As per the plan, the state owned financial giant, Commercial Bank of Ethiopia (CBE), will facilitate 70 percent of the required fund for the procurement of the two vessels in a process that is said to take over two years.
“We will cover the 30 percent and CBE will facilitate the remainder as a loan if we shall get foreign currency,” Wondimu explained, adding, “We are under discussion with NBE to get approval for the foreign currency.”
He said that the payment will be concluded in five installments with 20 percent each. As per the framework agreement, the initial payment will be concluded when the contract is signed and the balance will be divided on steel cutting, keel-laying, launching and delivery.
“We need the foreign currency on five payment schedules that we clearly explained to NBE in filing,” he added.
“We are confident that the process will be finalized very soon,” he expressed his hope about the approval of the foreign currency.

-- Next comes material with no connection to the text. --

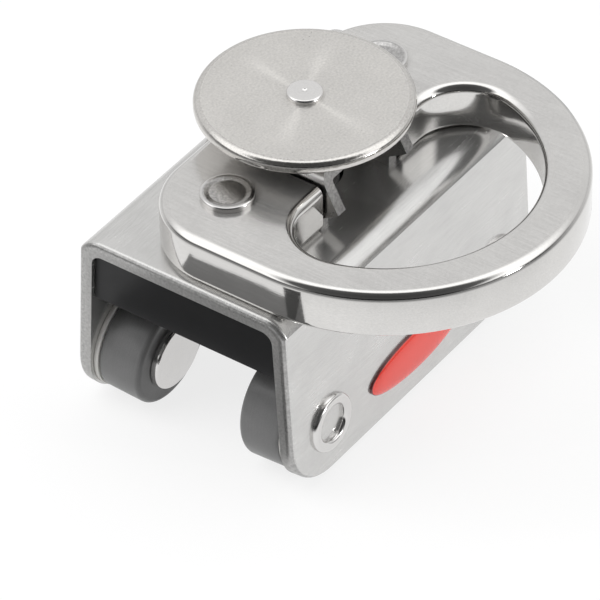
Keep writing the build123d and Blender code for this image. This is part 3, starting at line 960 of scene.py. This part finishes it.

As per the agreement the new coming vessels will be a dry carrier with an ultramax type carrying capacity of over 63,000 DWT. Currently, the nine dry carriers that ESL owns are ‘handysize’ vessels with about 28,000 DWT.
It can be recalled that about 11 years ago the successful logistics enterprise had embarked to purchase nine vessels including two tankers at a total price tag of USD293.5million courtesy of a loan backing from the Export Import (EXIM) Bank of China that made the vessel collection to 11, until recently.
However now it has passed a decision to manage the procurement by its own finance or a local source since it would gain better benefits than access from foreign financers.
Recently, ESL concluded a process to swap Bahir Dar and Hawassa, the firsttankers that ESL owned on its history with 42,000 DWT capacity each, with ultramax dry bulk carrier.
According to Chief Wondwossen, the process of swapping the tankers with the biggest ever vessel with a capacity of over 63,000 DWT is completed.
The vessel named MV Abbay II is currency at Shanghai, China and the ESL crew has already taken over the management to embark the operation with some adjustments like radio communication, trading and class certification.
The vessel is seven years old and is fairly a young carrier as experts on the sector explain.
Wondwossen told Capital that the vessel that was owned by US company, with German operator, and Marshall Islands was registered to be in good condition and was managed by good operator prior to its acquisition.
Experts said that possessing such kind of vessel is economically viable since owning brand new vessel takes years, “When the second hand vessel with few years of operation was spotted, the operator sought to include it on its fleet immediately.”
Ultramax is the latest bulk carrier vessel type in the logistics industry with less than ten years in the business. Currently, it has a huge market demand and competition. In terms of profitability and environmental issues, these vessels are considered highly friendly.
Ultramax come with their own cranes that allow the vessels to discharge or load on any port.
Wondwossen said that this vessel will be instrumental in meeting the target of ESL to be the biggest player on cross trade in the region.
The ESL operation on the cross trade, which is taken as one of major operations under the logistics enterprise, has become more profitable. In the first nine months of the current budget year, the enterprise has secured USD 20 million from this operation alone.
“Our vessel will become more profitable in the cross trade activity so the coming of huge vessels like the new coming one is expected to boost the activity of ESL in the region,” the Deputy CEO for Shipping Service explained.
ESL is also using other ultramax vessels to transport bulk cargos like fertilizer, coal and wheat to Ethiopia.
Experts said that the new coming big vessels shall support huge local cargos besides supporting the east African coast up to South Africa and Indian Gulf, which has a gap on container feeder service.
The two tankers were not economically viable; but were bought to transport Ethiopian cargos.
From the onset of the arrival of the tankers in Djibouti, which is the major port site for Ethiopian vessels, about ten years ago both vessels laid idle for six months until a Kuwaiti company which is affiliated with Ethiopia, through an oil supply partnership, took administration on behalf of the Ethiopian vessel operator.
After the administrative takeover, the vessels were then transferred to a Dubai based management company.
As per the agreement, the Dubai based company handled the ship and technical management while ESLSE took over the chartering. This however was not a profitable venture.
“The crew and the management are not ours,” Roba Megersa, former CEO of ESL told Capital a couple of months back whilst reminding that the tankers were not profitable since their arrival.
The logistics enterprise thought it best to part ways with the vessels but faced delays due to debt, but they were free at the end of the past budget year that allowed the company to swap them successfully.
When the seven 28,000 DWT multi-purpose vessels were built they cost USD 32.5 million each while the two oil tankers price points was USD 37 million each.
About 16 years ago, the enterprise also bought two multi-purpose vessels from China, ‘Shebelle’ and ‘Gibe,’ named after two rivers in Ethiopia.